Not Just Another Grouchy Grammarian

Musings about language, books, grammar, and writing in general

Review: Round Up the Usual Peacocks (Meg Langslow #31), by Donna Andrews

There are very few series that will hold me through 31 books. (In fact, Lawrence Block’s wonderful books and the late Sir Terry Pratchett’s Discworld books are the only other series that I can think of where my attention was held from the first book to the last.)
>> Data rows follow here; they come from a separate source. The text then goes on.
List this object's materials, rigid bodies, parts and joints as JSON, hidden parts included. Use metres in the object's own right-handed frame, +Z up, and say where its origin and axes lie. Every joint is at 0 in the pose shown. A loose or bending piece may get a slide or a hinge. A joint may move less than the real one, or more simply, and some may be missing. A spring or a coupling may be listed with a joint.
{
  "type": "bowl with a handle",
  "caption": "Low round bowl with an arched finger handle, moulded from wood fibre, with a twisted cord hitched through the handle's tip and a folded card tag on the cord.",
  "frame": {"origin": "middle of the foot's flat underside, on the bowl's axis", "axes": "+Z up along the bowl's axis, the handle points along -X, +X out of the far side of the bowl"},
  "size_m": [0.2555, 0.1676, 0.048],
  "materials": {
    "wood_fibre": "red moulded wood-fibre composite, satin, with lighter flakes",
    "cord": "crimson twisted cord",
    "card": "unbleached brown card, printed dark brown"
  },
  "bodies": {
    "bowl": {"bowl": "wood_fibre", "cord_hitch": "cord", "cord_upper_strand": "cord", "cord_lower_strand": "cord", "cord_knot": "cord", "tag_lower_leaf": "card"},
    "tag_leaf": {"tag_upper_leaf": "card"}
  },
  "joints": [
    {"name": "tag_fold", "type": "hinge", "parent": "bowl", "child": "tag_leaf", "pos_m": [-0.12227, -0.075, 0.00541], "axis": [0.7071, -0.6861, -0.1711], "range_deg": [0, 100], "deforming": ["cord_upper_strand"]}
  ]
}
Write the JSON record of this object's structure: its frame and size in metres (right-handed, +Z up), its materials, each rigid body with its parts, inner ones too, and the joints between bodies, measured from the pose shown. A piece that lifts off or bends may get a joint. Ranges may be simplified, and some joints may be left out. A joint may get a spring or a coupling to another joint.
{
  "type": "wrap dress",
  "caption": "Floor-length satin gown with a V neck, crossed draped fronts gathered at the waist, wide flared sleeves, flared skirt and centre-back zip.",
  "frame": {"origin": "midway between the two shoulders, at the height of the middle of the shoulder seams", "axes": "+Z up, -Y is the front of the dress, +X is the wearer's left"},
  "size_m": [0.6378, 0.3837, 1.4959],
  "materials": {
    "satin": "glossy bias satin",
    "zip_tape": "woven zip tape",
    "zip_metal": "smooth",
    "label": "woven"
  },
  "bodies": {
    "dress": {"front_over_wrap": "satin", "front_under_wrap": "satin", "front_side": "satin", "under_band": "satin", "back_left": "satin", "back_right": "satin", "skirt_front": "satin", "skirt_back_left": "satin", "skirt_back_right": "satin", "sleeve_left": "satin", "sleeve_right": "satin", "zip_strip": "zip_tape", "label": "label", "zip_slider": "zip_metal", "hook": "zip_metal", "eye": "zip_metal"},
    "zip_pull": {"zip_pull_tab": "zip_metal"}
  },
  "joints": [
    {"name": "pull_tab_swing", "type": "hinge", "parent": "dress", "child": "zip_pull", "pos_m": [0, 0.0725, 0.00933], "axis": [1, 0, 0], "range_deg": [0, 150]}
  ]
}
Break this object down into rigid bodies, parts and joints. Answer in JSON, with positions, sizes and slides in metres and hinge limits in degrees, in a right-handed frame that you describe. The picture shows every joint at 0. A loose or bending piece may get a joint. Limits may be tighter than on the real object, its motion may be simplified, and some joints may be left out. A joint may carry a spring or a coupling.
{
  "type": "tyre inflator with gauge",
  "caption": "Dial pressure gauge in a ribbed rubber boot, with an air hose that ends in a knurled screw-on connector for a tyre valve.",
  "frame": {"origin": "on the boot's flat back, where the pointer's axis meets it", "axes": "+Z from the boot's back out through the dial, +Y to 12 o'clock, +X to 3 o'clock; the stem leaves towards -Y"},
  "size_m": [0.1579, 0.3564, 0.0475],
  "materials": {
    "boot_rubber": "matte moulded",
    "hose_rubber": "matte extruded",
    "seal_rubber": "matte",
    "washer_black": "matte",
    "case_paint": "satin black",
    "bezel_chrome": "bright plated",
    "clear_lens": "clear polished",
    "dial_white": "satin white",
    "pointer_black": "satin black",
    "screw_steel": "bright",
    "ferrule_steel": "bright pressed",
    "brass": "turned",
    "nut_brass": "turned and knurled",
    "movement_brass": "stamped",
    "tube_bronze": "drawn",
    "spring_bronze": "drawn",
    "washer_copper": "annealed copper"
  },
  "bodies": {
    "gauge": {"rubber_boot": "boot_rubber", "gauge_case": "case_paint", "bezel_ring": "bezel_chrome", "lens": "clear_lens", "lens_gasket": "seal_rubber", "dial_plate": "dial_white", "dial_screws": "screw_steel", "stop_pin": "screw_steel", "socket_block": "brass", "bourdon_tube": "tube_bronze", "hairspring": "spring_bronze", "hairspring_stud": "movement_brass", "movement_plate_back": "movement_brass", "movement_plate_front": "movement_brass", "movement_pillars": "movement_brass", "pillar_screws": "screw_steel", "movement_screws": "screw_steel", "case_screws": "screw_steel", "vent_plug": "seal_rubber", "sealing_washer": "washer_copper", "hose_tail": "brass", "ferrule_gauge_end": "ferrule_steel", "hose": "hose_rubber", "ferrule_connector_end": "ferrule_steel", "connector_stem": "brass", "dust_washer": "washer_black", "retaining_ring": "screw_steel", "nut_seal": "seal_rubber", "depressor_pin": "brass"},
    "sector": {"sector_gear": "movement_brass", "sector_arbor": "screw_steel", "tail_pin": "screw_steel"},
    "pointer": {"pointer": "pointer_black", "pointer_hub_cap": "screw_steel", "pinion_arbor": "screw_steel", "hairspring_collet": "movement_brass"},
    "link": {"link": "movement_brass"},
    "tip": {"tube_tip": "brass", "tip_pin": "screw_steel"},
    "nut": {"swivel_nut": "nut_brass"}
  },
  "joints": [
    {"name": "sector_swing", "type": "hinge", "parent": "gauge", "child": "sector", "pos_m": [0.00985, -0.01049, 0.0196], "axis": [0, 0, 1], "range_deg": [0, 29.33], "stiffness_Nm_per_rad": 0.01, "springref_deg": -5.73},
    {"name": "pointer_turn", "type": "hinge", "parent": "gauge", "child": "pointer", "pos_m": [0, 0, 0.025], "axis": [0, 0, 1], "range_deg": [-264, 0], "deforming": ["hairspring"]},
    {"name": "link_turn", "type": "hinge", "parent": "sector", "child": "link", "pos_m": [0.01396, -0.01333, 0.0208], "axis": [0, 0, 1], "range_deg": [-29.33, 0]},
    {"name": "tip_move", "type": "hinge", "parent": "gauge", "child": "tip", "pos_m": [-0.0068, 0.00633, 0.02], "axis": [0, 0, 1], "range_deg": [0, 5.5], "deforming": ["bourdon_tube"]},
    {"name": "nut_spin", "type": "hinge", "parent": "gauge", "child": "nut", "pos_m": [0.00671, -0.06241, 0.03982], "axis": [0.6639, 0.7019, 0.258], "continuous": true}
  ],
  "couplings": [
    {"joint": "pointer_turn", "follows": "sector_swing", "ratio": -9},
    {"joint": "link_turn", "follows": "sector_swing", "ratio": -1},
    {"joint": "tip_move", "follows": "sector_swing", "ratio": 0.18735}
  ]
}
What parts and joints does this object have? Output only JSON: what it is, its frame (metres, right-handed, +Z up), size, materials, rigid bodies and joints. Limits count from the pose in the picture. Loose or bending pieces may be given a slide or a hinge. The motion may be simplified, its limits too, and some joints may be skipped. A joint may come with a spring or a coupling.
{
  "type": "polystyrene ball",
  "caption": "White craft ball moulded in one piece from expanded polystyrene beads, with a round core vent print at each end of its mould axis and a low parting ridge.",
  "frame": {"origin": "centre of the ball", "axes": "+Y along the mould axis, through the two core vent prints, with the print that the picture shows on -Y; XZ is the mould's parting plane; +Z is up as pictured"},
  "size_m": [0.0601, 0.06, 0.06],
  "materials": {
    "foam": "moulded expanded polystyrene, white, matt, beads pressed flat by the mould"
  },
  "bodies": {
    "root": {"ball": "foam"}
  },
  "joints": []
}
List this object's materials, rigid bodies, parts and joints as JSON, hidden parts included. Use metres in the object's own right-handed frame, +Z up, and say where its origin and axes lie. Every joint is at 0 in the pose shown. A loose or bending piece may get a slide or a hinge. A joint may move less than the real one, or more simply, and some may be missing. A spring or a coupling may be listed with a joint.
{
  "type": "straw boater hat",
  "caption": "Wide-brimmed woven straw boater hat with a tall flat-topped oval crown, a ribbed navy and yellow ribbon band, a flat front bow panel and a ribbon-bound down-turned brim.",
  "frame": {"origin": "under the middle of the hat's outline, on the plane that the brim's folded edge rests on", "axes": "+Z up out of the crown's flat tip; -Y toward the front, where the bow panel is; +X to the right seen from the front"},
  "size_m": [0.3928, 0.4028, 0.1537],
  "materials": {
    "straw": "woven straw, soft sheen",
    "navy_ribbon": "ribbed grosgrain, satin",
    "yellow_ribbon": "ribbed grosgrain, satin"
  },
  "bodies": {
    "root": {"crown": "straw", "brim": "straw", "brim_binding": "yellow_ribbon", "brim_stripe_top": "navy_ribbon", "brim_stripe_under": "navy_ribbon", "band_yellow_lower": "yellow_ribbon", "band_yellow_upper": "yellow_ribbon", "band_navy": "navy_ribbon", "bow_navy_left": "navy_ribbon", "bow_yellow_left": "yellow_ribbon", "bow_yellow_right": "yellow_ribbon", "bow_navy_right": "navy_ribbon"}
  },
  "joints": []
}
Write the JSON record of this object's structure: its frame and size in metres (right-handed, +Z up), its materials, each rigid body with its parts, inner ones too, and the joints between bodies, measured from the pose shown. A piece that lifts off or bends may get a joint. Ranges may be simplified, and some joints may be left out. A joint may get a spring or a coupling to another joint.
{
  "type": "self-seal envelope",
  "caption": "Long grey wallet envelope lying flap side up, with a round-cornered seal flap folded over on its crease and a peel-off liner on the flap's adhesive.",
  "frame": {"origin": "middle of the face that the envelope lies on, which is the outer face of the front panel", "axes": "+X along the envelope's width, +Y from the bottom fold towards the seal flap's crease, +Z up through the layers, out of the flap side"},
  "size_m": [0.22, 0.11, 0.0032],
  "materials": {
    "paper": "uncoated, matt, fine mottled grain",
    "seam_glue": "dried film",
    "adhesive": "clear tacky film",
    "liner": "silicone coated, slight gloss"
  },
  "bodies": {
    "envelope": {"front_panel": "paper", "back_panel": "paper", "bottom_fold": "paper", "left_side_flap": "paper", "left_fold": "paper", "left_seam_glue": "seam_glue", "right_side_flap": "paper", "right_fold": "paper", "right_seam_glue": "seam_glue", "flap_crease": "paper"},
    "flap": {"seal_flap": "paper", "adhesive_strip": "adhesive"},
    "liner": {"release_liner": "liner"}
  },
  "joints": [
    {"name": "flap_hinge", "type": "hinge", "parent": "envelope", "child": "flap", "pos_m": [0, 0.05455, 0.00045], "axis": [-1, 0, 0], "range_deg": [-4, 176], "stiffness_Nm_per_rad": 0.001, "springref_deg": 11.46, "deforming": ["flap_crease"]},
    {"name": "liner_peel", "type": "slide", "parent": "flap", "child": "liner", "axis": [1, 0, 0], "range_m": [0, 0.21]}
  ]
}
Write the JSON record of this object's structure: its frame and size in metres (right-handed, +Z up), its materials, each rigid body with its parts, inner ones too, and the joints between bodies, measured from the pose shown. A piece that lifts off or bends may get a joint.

That said, it was with anticipation that I picked up Donna Andrews’ 31st Meg Langslow mystery, Round Up the Usual Peacocks. I was not disappointed. Ms. Langslow and her whole crazy, funny extended family are back, this time to celebrate her brother Rob’s wedding. It also involves three cold cases, all of which are over 20 years old. The interesting ways the cases end up being resolved (two openly, and one “secretly”) are satisfying, of course. Also satisfying are the hallmarks of the Langslow mysteries: the huge family, the dysfunctional animals, the next county – with its corruption, at least one bit of less than legit action by the sleuths, and a ton of chuckles along the way.

One little note, this time around, Ms. Andrews name-checks one of my favorite writers, and one of his friends and favorite writers. This made me smile, of course.

I do recommend this series, but do read it in order if possible, so you have the best chance of growing into “the family.”